Source data:

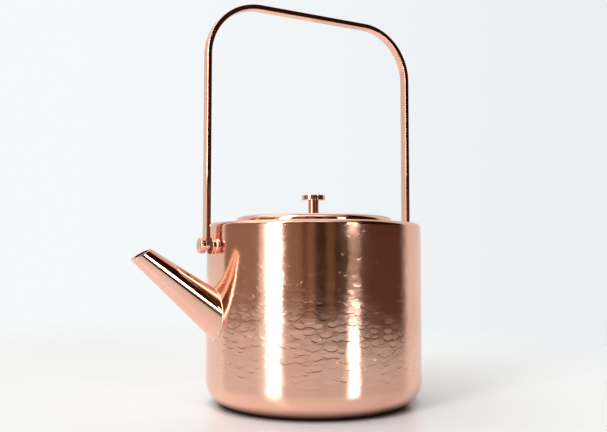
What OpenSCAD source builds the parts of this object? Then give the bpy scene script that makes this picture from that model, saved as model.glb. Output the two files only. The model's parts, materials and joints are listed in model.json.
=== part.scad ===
// Hammered copper kettle with a straight soldered spout, a lift-off lid and a swinging flat-bar handle.
// Frame: millimetres, +Z up, origin at the centre of the underside, the spout points along -X.
// The handle swings about the X axis line at height pivot_z and stands upright at rest.

/* [Body] */
// Outer diameter of the body
body_d = 150; // [130:1:170]
// Height of the flat top above the table
body_h = 123; // [115:1:140]
// Thickness of the copper sheet
sheet = 1.2; // [0.8:0.1:1.6]
// Radius of the rounded corner at the base
base_r = 16; // [10:1:20]
// Radius of the rounded edge at the shoulder
shoulder_r = 3; // [2:0.1:3.2]

/* [Neck and lid] */
// Diameter of the hole in the flat top
neck_d = 100; // [80:1:102]
// Outer diameter of the lid
lid_d = 110; // [106:1:120]
// Height of the lid above the flat top
lid_h = 4.8; // [4:0.1:8]
// Radius of the rounded edge of the lid
lid_edge_r = 3.4; // [2:0.1:3.8]
// Depth of the skirt that holds the lid in the neck
skirt_depth = 11; // [8:0.5:16]

/* [Knob] */
// Diameter of the knob's disc
knob_d = 16.7; // [12:0.1:24]
// Thickness of the knob's disc
knob_t = 3.6; // [3:0.1:6]
// Diameter of the knob's stem
stem_d = 7.6; // [6:0.1:10]
// Length of the stem between the lid and the disc
stem_h = 12.3; // [8:0.1:20]

/* [Spout] */
// Distance of the spout's mouth from the kettle's axis
spout_reach = 124; // [110:1:135]
// Height of the middle of the mouth
spout_z = 101.5; // [95:0.5:110]
// Rise of the spout above level, in degrees
spout_rise = 37.5; // [34:0.5:42]
// Outer diameter at the mouth
spout_tip_d = 13.2; // [11:0.1:16]
// Growth in radius for each millimetre towards the body
spout_flare = 0.111; // [0.09:0.001:0.12]
// Thickness of the spout's sheet
spout_wall = 1.8; // [1:0.1:2]
// Rise of the direction that the mouth faces, in degrees
mouth_tilt = 60; // [40:1:75]

/* [Handle] */
// Distance from the kettle's axis to the middle of each leg
leg_x = 80; // [79.9:0.1:82]
// Width of the flat bar
bar_w = 6.4; // [6:0.1:9]
// Thickness of the flat bar
bar_t = 3.5; // [2.6:0.1:3.6]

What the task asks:
Restate the whole listing exactly, leaving out nothing.

Exercise solution:
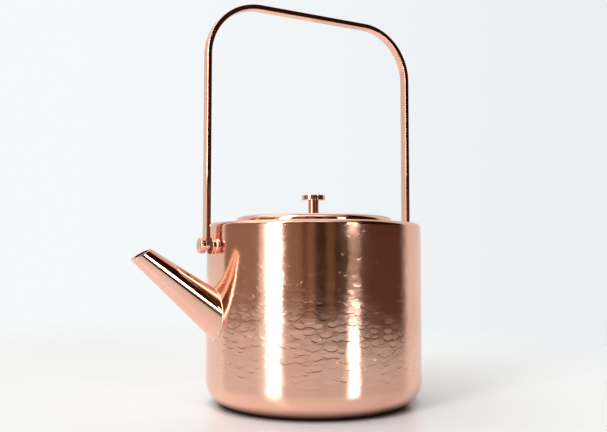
What OpenSCAD source builds the parts of this object? Then give the bpy scene script that makes this picture from that model, saved as model.glb. Output the two files only. The model's parts, materials and joints are listed in model.json.
=== part.scad ===
// Hammered copper kettle with a straight soldered spout, a lift-off lid and a swinging flat-bar handle.
// Frame: millimetres, +Z up, origin at the centre of the underside, the spout points along -X.
// The handle swings about the X axis line at height pivot_z and stands upright at rest.

/* [Body] */
// Outer diameter of the body
body_d = 150; // [130:1:170]
// Height of the flat top above the table
body_h = 123; // [115:1:140]
// Thickness of the copper sheet
sheet = 1.2; // [0.8:0.1:1.6]
// Radius of the rounded corner at the base
base_r = 16; // [10:1:20]
// Radius of the rounded edge at the shoulder
shoulder_r = 3; // [2:0.1:3.2]

/* [Neck and lid] */
// Diameter of the hole in the flat top
neck_d = 100; // [80:1:102]
// Outer diameter of the lid
lid_d = 110; // [106:1:120]
// Height of the lid above the flat top
lid_h = 4.8; // [4:0.1:8]
// Radius of the rounded edge of the lid
lid_edge_r = 3.4; // [2:0.1:3.8]
// Depth of the skirt that holds the lid in the neck
skirt_depth = 11; // [8:0.5:16]

/* [Knob] */
// Diameter of the knob's disc
knob_d = 16.7; // [12:0.1:24]
// Thickness of the knob's disc
knob_t = 3.6; // [3:0.1:6]
// Diameter of the knob's stem
stem_d = 7.6; // [6:0.1:10]
// Length of the stem between the lid and the disc
stem_h = 12.3; // [8:0.1:20]

/* [Spout] */
// Distance of the spout's mouth from the kettle's axis
spout_reach = 124; // [110:1:135]
// Height of the middle of the mouth
spout_z = 101.5; // [95:0.5:110]
// Rise of the spout above level, in degrees
spout_rise = 37.5; // [34:0.5:42]
// Outer diameter at the mouth
spout_tip_d = 13.2; // [11:0.1:16]
// Growth in radius for each millimetre towards the body
spout_flare = 0.111; // [0.09:0.001:0.12]
// Thickness of the spout's sheet
spout_wall = 1.8; // [1:0.1:2]
// Rise of the direction that the mouth faces, in degrees
mouth_tilt = 60; // [40:1:75]

/* [Handle] */
// Distance from the kettle's axis to the middle of each leg
leg_x = 80; // [79.9:0.1:82]
// Width of the flat bar
bar_w = 6.4; // [6:0.1:9]
// Thickness of the flat bar
bar_t = 3.5; // [2.6:0.1:3.6]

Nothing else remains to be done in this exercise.